The new set comes with an essay by Rainer Maillard, the balance engineer and producer who oversaw the remastering of the original recordings for this edition, that provides an overview of the process. With five venues and three orchestras (each with historical connections to the composer) in live concerts over some 14 years, the recording quality inevitably varies but is mostly excellent, some quite astonishing: 2, 3, and 7 from New York are fantastically clean, clear, with stupendous detail, definition, frequency extension, and spectacular dynamic range; ditto 1, 4, and 9 from Concertgebouw, less closely miked but marvelously, spaciously atmospheric; Vienna 5 and 6 split the difference.
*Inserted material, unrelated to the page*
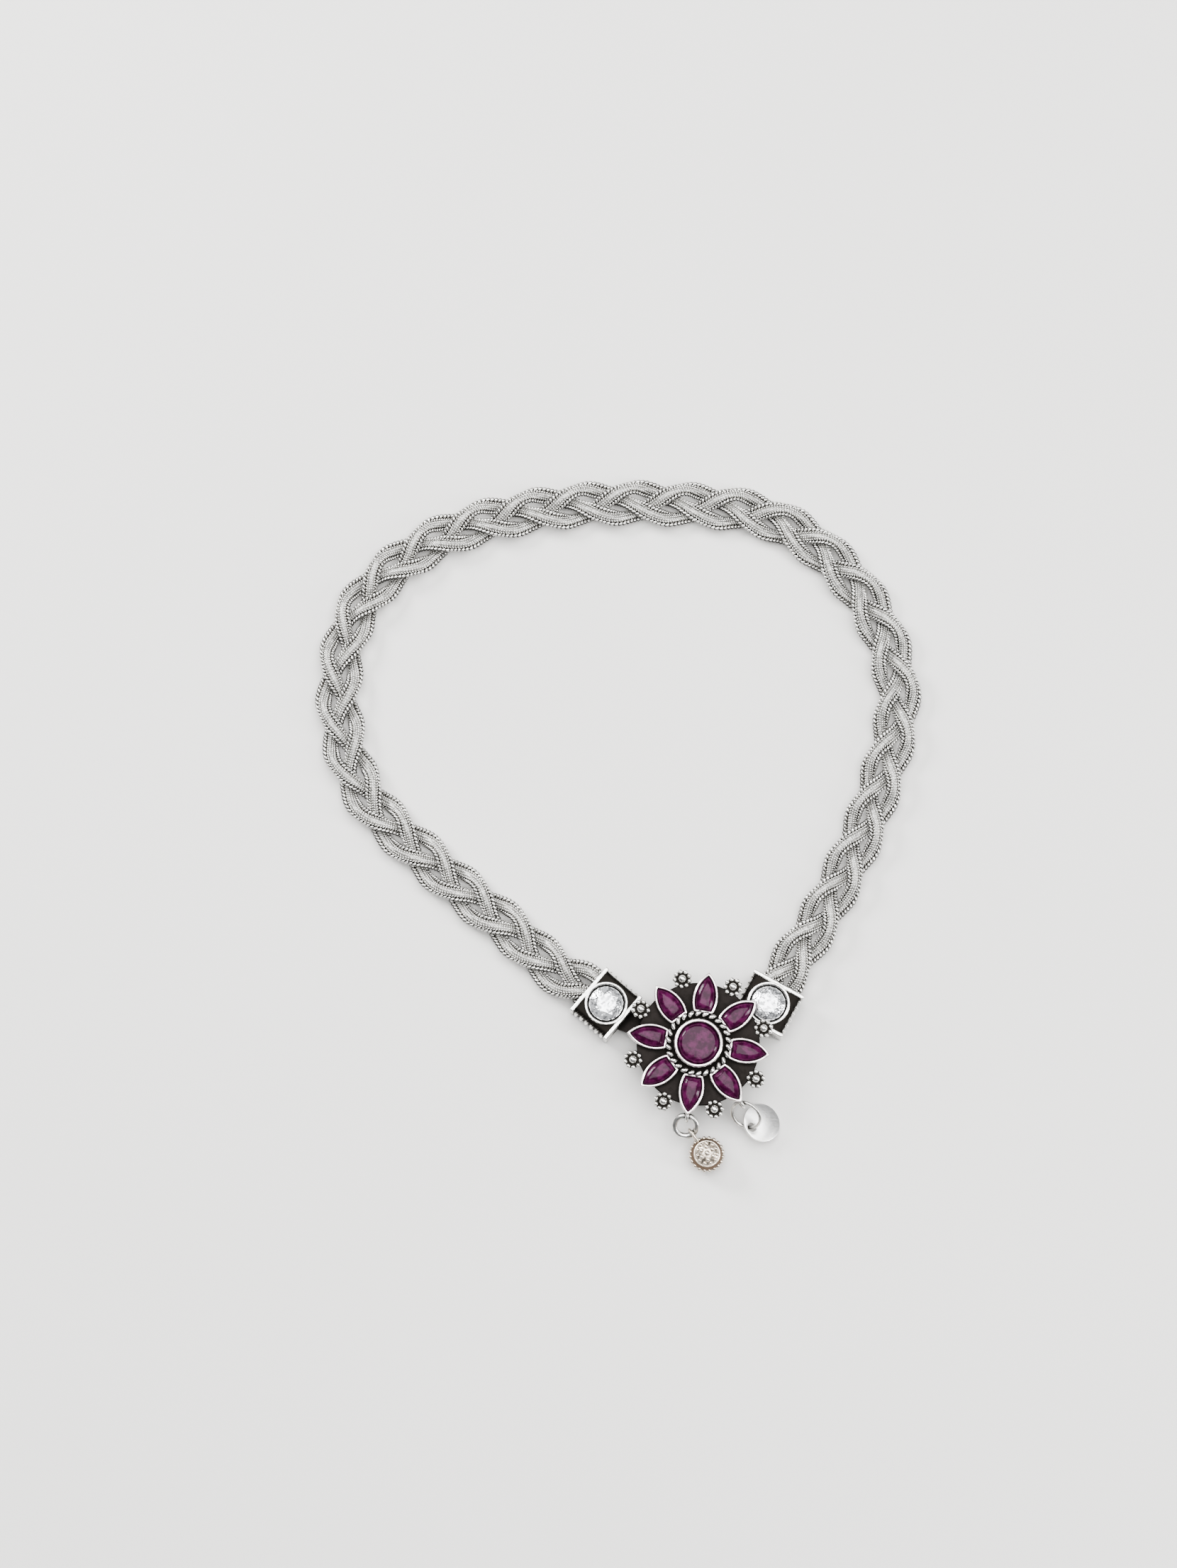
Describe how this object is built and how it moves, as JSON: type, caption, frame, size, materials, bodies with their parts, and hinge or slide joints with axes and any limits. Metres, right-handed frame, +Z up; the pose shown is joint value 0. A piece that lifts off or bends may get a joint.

Bernstein’s plans to redo 8 in New York cut short by his death in 1990, DG used a tape of a 1975 Salzburg Festival concert—glorious, electrifying, with stellar cast—culled from Austrian Radio’s archives, with amazingly good sound given the circumstances. Spreading the symphonies over a generous 16 LPs of 180-gram vinyl discs is welcome (a few less than ideally quiet surfaces not). Notes are excellent (but someone should be called to task for omitting texts for vocal movements!).

As almost all the recordings are early digital, are violins and trumpets a little fierce and glassy? Occasionally, but when it happens it’s certainly no worse than a lot of recordings from any era. (The effect is exacerbated by incorrectly loaded moving coils with rising top-ends—try a neutral moving magnet, say, a Shure V15V.) Like Sony’s remastered 2017 vinyl set, which sold out fast and is NLA, DG’s is also limited (2600 copies), while the $378 Amazon price is already topping $500 at other suppliers. Is it worth the money? Considering the number of remastered high-tech audiophile LPs selling for hundreds of dollars of music that doesn’t rise to Mahler’s insteps, the question answers itself.